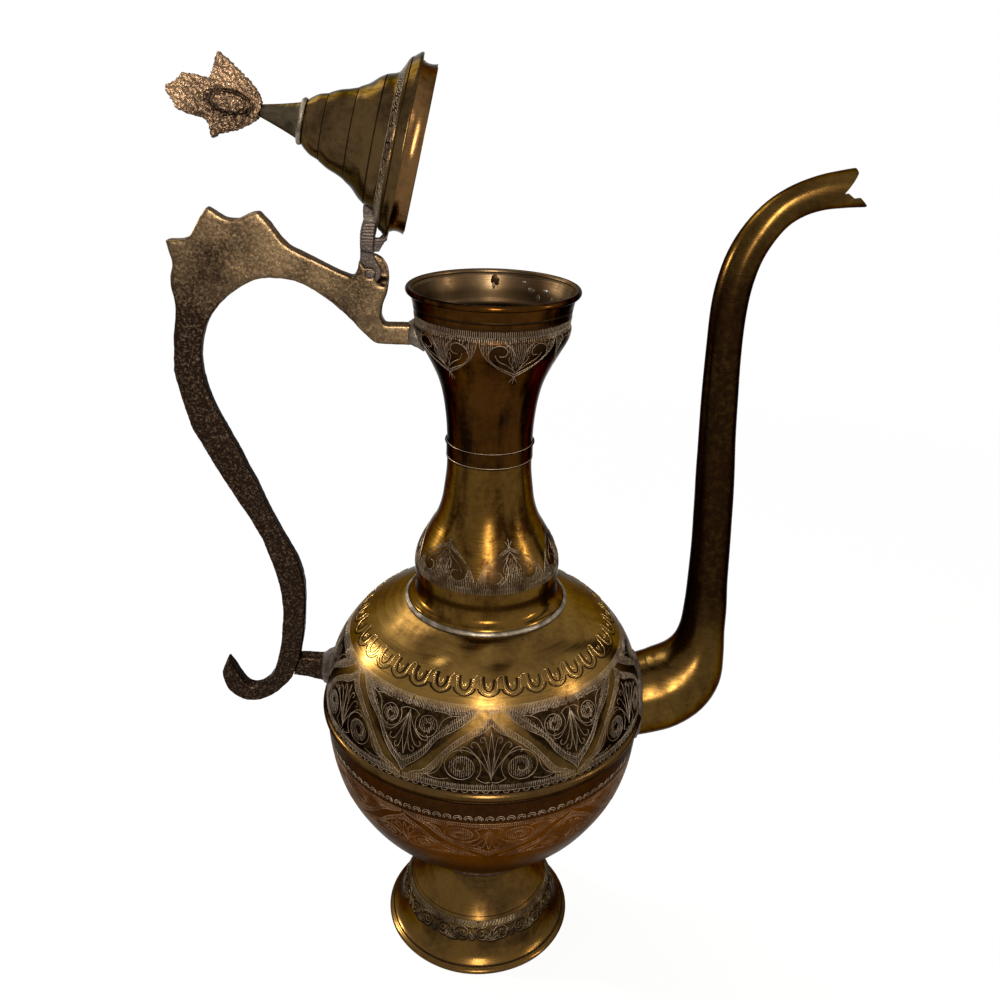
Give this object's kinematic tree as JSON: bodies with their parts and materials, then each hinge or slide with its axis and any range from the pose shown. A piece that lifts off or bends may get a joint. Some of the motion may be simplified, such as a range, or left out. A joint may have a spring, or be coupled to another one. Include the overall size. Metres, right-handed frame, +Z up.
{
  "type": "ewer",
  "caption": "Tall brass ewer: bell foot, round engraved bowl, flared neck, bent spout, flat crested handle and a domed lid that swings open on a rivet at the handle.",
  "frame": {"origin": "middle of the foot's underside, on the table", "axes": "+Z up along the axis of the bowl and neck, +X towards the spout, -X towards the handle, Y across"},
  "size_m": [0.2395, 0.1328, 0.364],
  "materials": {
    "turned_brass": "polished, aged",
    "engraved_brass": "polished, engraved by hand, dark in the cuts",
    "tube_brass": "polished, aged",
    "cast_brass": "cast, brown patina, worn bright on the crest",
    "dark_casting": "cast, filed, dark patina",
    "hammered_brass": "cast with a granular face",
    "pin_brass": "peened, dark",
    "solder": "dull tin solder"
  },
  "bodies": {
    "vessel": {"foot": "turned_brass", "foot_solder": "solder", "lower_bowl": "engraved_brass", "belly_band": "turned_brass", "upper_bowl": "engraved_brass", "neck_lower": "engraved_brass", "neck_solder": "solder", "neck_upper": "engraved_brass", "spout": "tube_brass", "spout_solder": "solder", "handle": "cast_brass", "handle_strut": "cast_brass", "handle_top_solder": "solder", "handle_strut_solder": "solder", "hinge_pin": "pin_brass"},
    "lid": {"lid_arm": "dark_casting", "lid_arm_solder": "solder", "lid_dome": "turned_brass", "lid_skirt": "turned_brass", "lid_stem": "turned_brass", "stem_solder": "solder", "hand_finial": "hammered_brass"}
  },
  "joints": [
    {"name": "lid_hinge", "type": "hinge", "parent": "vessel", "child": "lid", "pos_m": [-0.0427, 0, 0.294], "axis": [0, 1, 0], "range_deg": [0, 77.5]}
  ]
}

★ ★ ★

**What the task requires**
Repeat the listing exactly, from its first line to its last.

**The completed task**
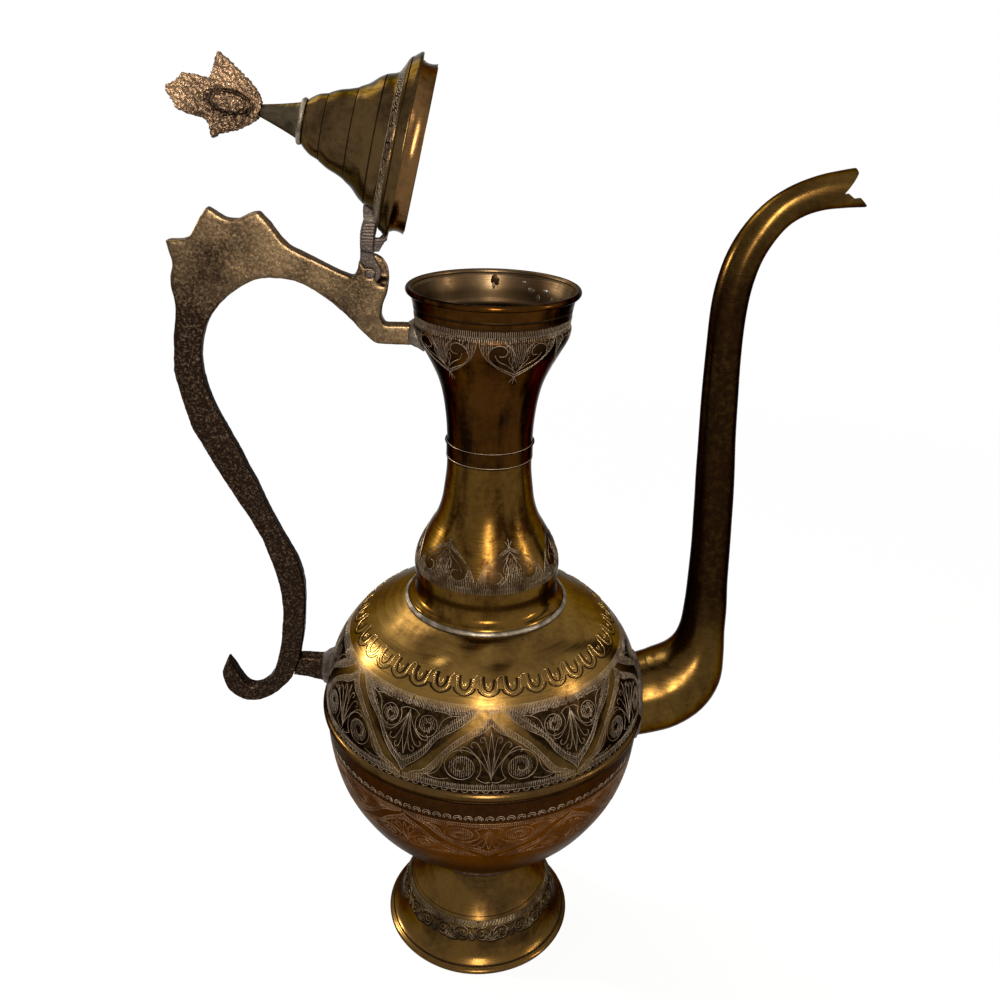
Give this object's kinematic tree as JSON: bodies with their parts and materials, then each hinge or slide with its axis and any range from the pose shown. A piece that lifts off or bends may get a joint. Some of the motion may be simplified, such as a range, or left out. A joint may have a spring, or be coupled to another one. Include the overall size. Metres, right-handed frame, +Z up.
{
  "type": "ewer",
  "caption": "Tall brass ewer: bell foot, round engraved bowl, flared neck, bent spout, flat crested handle and a domed lid that swings open on a rivet at the handle.",
  "frame": {"origin": "middle of the foot's underside, on the table", "axes": "+Z up along the axis of the bowl and neck, +X towards the spout, -X towards the handle, Y across"},
  "size_m": [0.2395, 0.1328, 0.364],
  "materials": {
    "turned_brass": "polished, aged",
    "engraved_brass": "polished, engraved by hand, dark in the cuts",
    "tube_brass": "polished, aged",
    "cast_brass": "cast, brown patina, worn bright on the crest",
    "dark_casting": "cast, filed, dark patina",
    "hammered_brass": "cast with a granular face",
    "pin_brass": "peened, dark",
    "solder": "dull tin solder"
  },
  "bodies": {
    "vessel": {"foot": "turned_brass", "foot_solder": "solder", "lower_bowl": "engraved_brass", "belly_band": "turned_brass", "upper_bowl": "engraved_brass", "neck_lower": "engraved_brass", "neck_solder": "solder", "neck_upper": "engraved_brass", "spout": "tube_brass", "spout_solder": "solder", "handle": "cast_brass", "handle_strut": "cast_brass", "handle_top_solder": "solder", "handle_strut_solder": "solder", "hinge_pin": "pin_brass"},
    "lid": {"lid_arm": "dark_casting", "lid_arm_solder": "solder", "lid_dome": "turned_brass", "lid_skirt": "turned_brass", "lid_stem": "turned_brass", "stem_solder": "solder", "hand_finial": "hammered_brass"}
  },
  "joints": [
    {"name": "lid_hinge", "type": "hinge", "parent": "vessel", "child": "lid", "pos_m": [-0.0427, 0, 0.294], "axis": [0, 1, 0], "range_deg": [0, 77.5]}
  ]
}